Secondary health facilities in Funakaye LGA provide more advanced medical services than primary healthcare centres. These services typically include inpatient care, emergency services, surgical procedures, diagnostic support, and specialist consultations.

==== Funakaye General Hospital ====

Funakaye General Hospital (also locally known as Bajoga General Hospital) is the principal secondary health facility in Funakaye LGA. It serves as a referral centre for surrounding primary healthcare facilities within the LGA and neighbouring communities.

The hospital provides a range of services, including:
- Inpatient medical care
- Emergency and trauma services
- Surgical procedures and theatre services
- Specialist outpatient consultations

Funakaye General Hospital is part of the public health system managed by the Gombe State Government. The facility is also an approved service provider under the Gombe State Contributory Healthcare Scheme (GoHealth), which aims to improve access to healthcare and reduce out-of-pocket medical expenses for residents, particularly vulnerable populations.

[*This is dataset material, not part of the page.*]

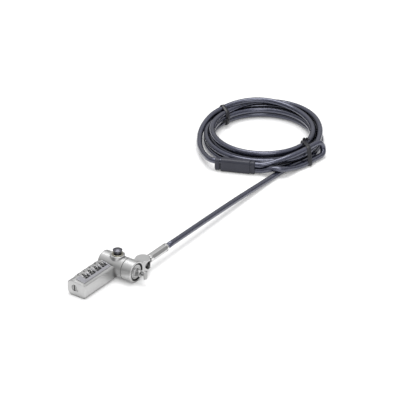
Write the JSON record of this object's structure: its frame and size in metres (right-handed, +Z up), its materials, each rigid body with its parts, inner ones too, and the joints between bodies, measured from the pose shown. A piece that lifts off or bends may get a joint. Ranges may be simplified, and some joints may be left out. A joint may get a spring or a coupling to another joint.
{
  "type": "laptop cable lock",
  "caption": "Combination laptop cable lock with number wheels, push button, T bar and a coiled vinyl cable that ends in a loop.",
  "frame": {"origin": "middle of the lock's footprint on the surface it lies on, the cable left out", "axes": "+X along the barrel towards the T bar, +Y along the wheel bar towards the cable, +Z up"},
  "size_m": [0.1053, 0.3185, 0.0217],
  "materials": {
    "satin_alloy": "satin plated die casting",
    "bright_steel": "bright plated",
    "wheel_alloy": "satin",
    "brass_inner": "turned",
    "plain_steel": "turned",
    "black_steel": "black oxide",
    "smoke_vinyl": "smooth vinyl",
    "sleeve_plastic": "moulded",
    "tie_plastic": "moulded"
  },
  "bodies": {
    "housing": {"body_housing": "satin_alloy", "dial_plate": "satin_alloy", "detent_spring": "plain_steel", "barrel_plug": "satin_alloy", "nose_plate": "satin_alloy", "nose_pins": "plain_steel", "retaining_ring": "black_steel", "button_collar": "bright_steel", "button_spring": "plain_steel"},
    "core": {"lock_core": "plain_steel", "t_bar": "bright_steel"},
    "button": {"push_button": "bright_steel"},
    "slider": {"spindle": "plain_steel"},
    "reset": {"reset_screw": "plain_steel"},
    "ring": {"swivel_ring": "satin_alloy"},
    "cable": {"cable_terminal": "plain_steel", "cable_straight": "smoke_vinyl", "cable_coil": "smoke_vinyl", "cable_tail": "smoke_vinyl", "cable_loop": "smoke_vinyl", "cable_sleeved": "smoke_vinyl", "loop_sleeve": "sleeve_plastic", "loop_crimp": "plain_steel", "ferrule": "bright_steel", "tie_front": "tie_plastic", "tie_back": "tie_plastic"},
    "wheel_1": {"dial_1": "wheel_alloy", "code_ring_1": "brass_inner"},
    "wheel_2": {"dial_2": "wheel_alloy", "code_ring_2": "brass_inner"},
    "wheel_3": {"dial_3": "wheel_alloy", "code_ring_3": "brass_inner"},
    "wheel_4": {"dial_4": "wheel_alloy", "code_ring_4": "brass_inner"}
  },
  "joints": [
    {"name": "wheel_1_turn", "type": "hinge", "parent": "housing", "child": "wheel_1", "pos_m": [-0.01445, -0.02336, 0.00695], "axis": [0, 1, 0], "continuous": true},
    {"name": "wheel_2_turn", "type": "hinge", "parent": "housing", "child": "wheel_2", "pos_m": [-0.01445, -0.01686, 0.00695], "axis": [0, 1, 0], "continuous": true},
    {"name": "wheel_3_turn", "type": "hinge", "parent": "housing", "child": "wheel_3", "pos_m": [-0.01445, -0.01036, 0.00695], "axis": [0, 1, 0], "continuous": true},
    {"name": "wheel_4_turn", "type": "hinge", "parent": "housing", "child": "wheel_4", "pos_m": [-0.01445, -0.00386, 0.00695], "axis": [0, 1, 0], "continuous": true},
    {"name": "core_turn", "type": "hinge", "parent": "housing", "child": "core", "pos_m": [-0.00005, 0.00704, 0.008], "axis": [-1, 0, 0], "range_deg": [0, 90]},
    {"name": "button_press", "type": "slide", "parent": "housing", "child": "button", "axis": [0, 0, -1], "range_m": [0, 0.0021], "stiffness_N_per_m": 300, "springref_m": -0.002, "deforming": ["button_spring"]},
    {"name": "spindle_slide", "type": "slide", "parent": "housing", "child": "slider", "axis": [0, -1, 0], "range_m": [0, 0.0012]},
    {"name": "reset_turn", "type": "hinge", "parent": "housing", "child": "reset", "pos_m": [-0.01255, -0.03226, 0.0066], "axis": [0, 1, 0], "range_deg": [0, 90]},
    {"name": "ring_swivel", "type": "hinge", "parent": "housing", "child": "ring", "pos_m": [0.00702, 0.00704, 0.008], "axis": [1, 0, 0], "continuous": true},
    {"name": "cable_tilt", "type": "hinge", "parent": "ring", "child": "cable", "pos_m": [0.00702, 0.01984, 0.008], "axis": [1, 0, 0], "range_deg": [-15, 15]}
  ],
  "couplings": [
    {"joint": "core_turn", "follows": "button_press", "rad_per_m": 747.99},
    {"joint": "spindle_slide", "follows": "button_press", "ratio": 0.5714}
  ]
}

=== Primary health facilities ===

Primary health facilities form the foundation of healthcare delivery in Funakaye LGA. These facilities provide preventive and basic curative services such as antenatal care, immunisation, family planning, maternal and child health services, and treatment of common illnesses. Gombe State has prioritised the revitalisation of primary healthcare centres across all LGAs to strengthen rural healthcare delivery.

==== Mutuke Maternity Clinic ====

Mutuke Maternity Clinic is a primary healthcare facility located in Funakaye LGA. The clinic focuses mainly on maternal and child health services and provides:
- Antenatal care and pregnancy monitoring
- Childhood immunisation services
- Basic maternal and newborn healthcare services

Mutuke Maternity Clinic is part of the wider network of revitalised primary healthcare facilities in Gombe State aimed at reducing maternal and infant mortality and improving community-level health outcomes.

=== Other primary health facilities in Funakaye LGA ===

In addition to Mutuke Maternity Clinic, other primary healthcare facilities serving communities within Funakaye LGA include:
- Sangaru Primary Health Centre – providing antenatal, maternal, child health, and basic curative services.
- Guiwa Primary Health Clinic, Ribadu – offering immunisation and maternal healthcare services.
- Jillahi Primary Health Centre – delivering frontline preventive and basic healthcare services at the community level.

=== Healthcare development in Gombe State ===

Gombe State has implemented major health sector reforms, including the upgrading and revitalisation of over 100 primary healthcare centres across the state through partnerships with the World Bank-supported IMPACT project. These upgrades include improved infrastructure, solar-powered facilities, medical equipment, and enhanced staffing aimed at improving maternal and child health outcomes.

The Federal Government of Nigeria has also supported healthcare delivery in the state by providing medical equipment and essential supplies to strengthen primary healthcare services across LGAs, including Funakaye.